# Crystal like substance engine bay????



## mt3ch (May 4, 2003)

Was washing the x5d after a couple weeks if crappy weather. Noticed this crystal like build up.





















Sent from BimmerApp mobile app


----------



## floydarogers (Oct 11, 2010)

mt3ch said:


> Was washing the x5d after a couple weeks if crappy weather. Noticed this crystal like build up.


Did you recently get your DEF tank filled? Looks like urea crystals; mechanic splashed DEF around?


----------



## mt3ch (May 4, 2003)

Yes service 2 at 22k


Sent from BimmerApp mobile app


----------



## ingenieur (Dec 26, 2006)

mt3ch said:


> Yes service 2 at 22k
> 
> Sent from BimmerApp mobile app


It is soluble and you can clean it away with water.


----------



## mt3ch (May 4, 2003)

Thanks for the quick reply guys!


Sent from BimmerApp mobile app


----------



## O8 BMW (Apr 7, 2013)

Definitely DEF. Make sure the caps are screwed in correctly. You might want to remove them and clean them up also.


----------



## mt3ch (May 4, 2003)

Will do.

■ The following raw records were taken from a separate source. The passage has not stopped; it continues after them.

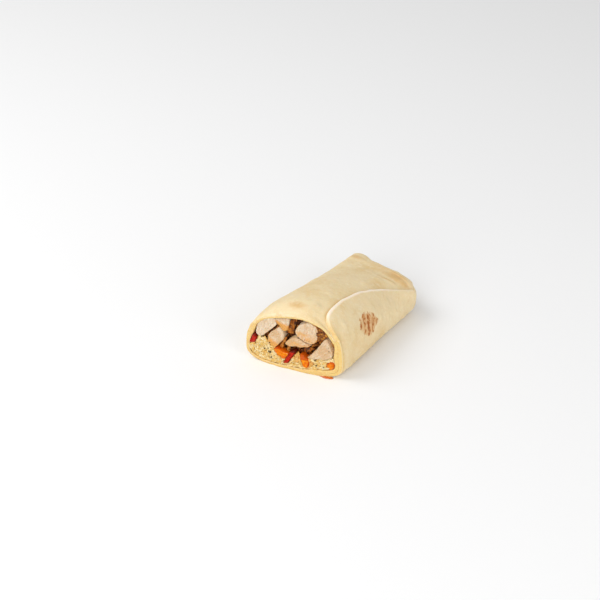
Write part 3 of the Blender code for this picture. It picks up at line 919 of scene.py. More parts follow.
# The toasted mark: its directions as (along, around) the sheet, its half sizes in mm, and its streaks' waves
MARK_DOWN = (0.583, 0.812)
MARK_ACROSS = (0.816, -0.578)
MARK_SIZE = (11.6, 6.4)
MARK_WAVES = (1.12, 4.0, 1.2)


def mark_finish(f, looks, outside):
    """The toasted mark: an oval of broken streaks, sin(a * across + b * noise + c), down the side."""
    around = f.mask("around") - looks.mark_around
    along = f.mask("along") - looks.mark_along
    warp = f.noise(3.4, 2) - 0.5
    down = around * MARK_DOWN[1] + along * MARK_DOWN[0]
    across = along * MARK_ACROSS[0] + around * MARK_ACROSS[1]
    reach = ((across / MARK_SIZE[0]) ** 2 + (down / MARK_SIZE[1]) ** 2) ** 0.5
    place = f.add("CombineXYZ", inputs={"X": down * 0.0005, "Y": across * MM, "Z": 0.0})
    closeness, bend, start = MARK_WAVES
    wave = f.add("Math", {"operation": "SINE"}, {0: across * closeness + warp * bend + start})
    streak = wave * 0.1 + 0.11 + f.noise(3.0, 1.5, 0.5, place=place) * 0.8
    oval = (1 - f.between(reach + (f.noise(2.6, 2) - 0.5) * 0.8, 0.85, 1.08)) * outside
    broken = f.between(f.noise(2.3, 3, 0.6), 0.38, 0.52)
    f.lay(looks.toasted, oval * 0.5)
    f.tint(looks.toasted, streak, 0.42, 0.52, oval * (0.45 + broken * 0.5))
    f.tint(looks.charred, streak, 0.46, 0.58, oval * broken * 0.95)


def crumb_finish(f, looks):
    """Colour of the sheet where it is cut: a painted highlight in flour colour along the top's rim, darker
    towards the lower left and the bottom, and yellower inwards.
    """
    inward = f.mask("inward")
    # Painted highlight: the outer part of the cut at the top of the roll is laid in flour colour.
    rim = (1 - f.between(inward + f.noise(3.0, 2) * 0.5 - 0.25, 0.3, 0.85)) * f.mask("top_rim_highlight")
    crumb = f.mix(looks.crumb, looks.baked_and_crease_shade, f.mask("under") * 0.55)
    crumb = f.mix(crumb, looks.flour, rim * 0.65)
    crumb = f.mix(crumb, looks.flour, f.between(f.noise(0.9, 3, 0.6), 0.5, 0.75) * 0.3)
    crumb = f.mix(crumb, looks.baked_and_crease_shade, f.between(f.noise(2.6, 2), 0.45, 0.7) * 0.4)
    return f.mix(crumb, looks.inner, f.between(inward, 0.55, 1.0) * 0.6)


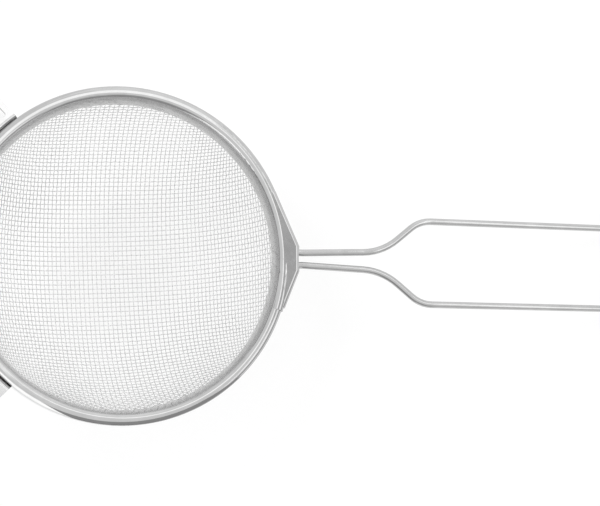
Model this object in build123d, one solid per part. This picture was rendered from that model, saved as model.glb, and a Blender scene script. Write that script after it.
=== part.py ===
"""Wire mesh strainer: a pressed woven bowl, a rolled steel rim, a looped wire handle and two rest ears.

The strainer lies on a table as it is put down: on the bottom of the bowl and the end of the handle.
It is drawn level first, with the ring's centre at the origin and the handle along +X, and then tipped
into that rest. World origin: the point of the table that the bowl touches. Millimetres, +Z up.
"""
import os
from math import acos, asin, cos, degrees, hypot, pi, radians, sin, tan

from build123d import *

# ---- driving dimensions -------------------------------------------------------------------------
rim_diameter = 120.0          # over the outer wall of the rim
sheet_thickness = 0.5         # rolled strip of the rim
outer_wall_drop = 6.2         # outer wall, below the ring's centre
inner_leg_length = 5.4        # inner leg, below the ring's centre
inner_leg_lean = 14.0         # degrees from upright, leaning into the bowl
seat_clearance = 0.03         # strip to ring, strip to mesh and mesh to ring

wire_diameter = 2.5           # one bent wire makes the ring and the handle
handle_reach = 205.0          # ring centre to the middle of the wire at the grip's end
root_bend_radius = 7.0        # where the wire turns out of the ring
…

Thanks!


Sent from BimmerApp mobile app


----------



## UncleJ (May 7, 2006)

Remember the urea is corrosive too so be sure to get it all off!


----------



## Flyingman (Sep 13, 2009)

I spilled a bit of it refilling my GL350BT and it crystalized in a matter of minutes on my garage floor. I just wiped it off the side of the car and wheel. I don't think it is that corrosive but definitely wouldn't let it sit on the car parts.

Is Diesel Exhaust Fluid (DEF) corrosive?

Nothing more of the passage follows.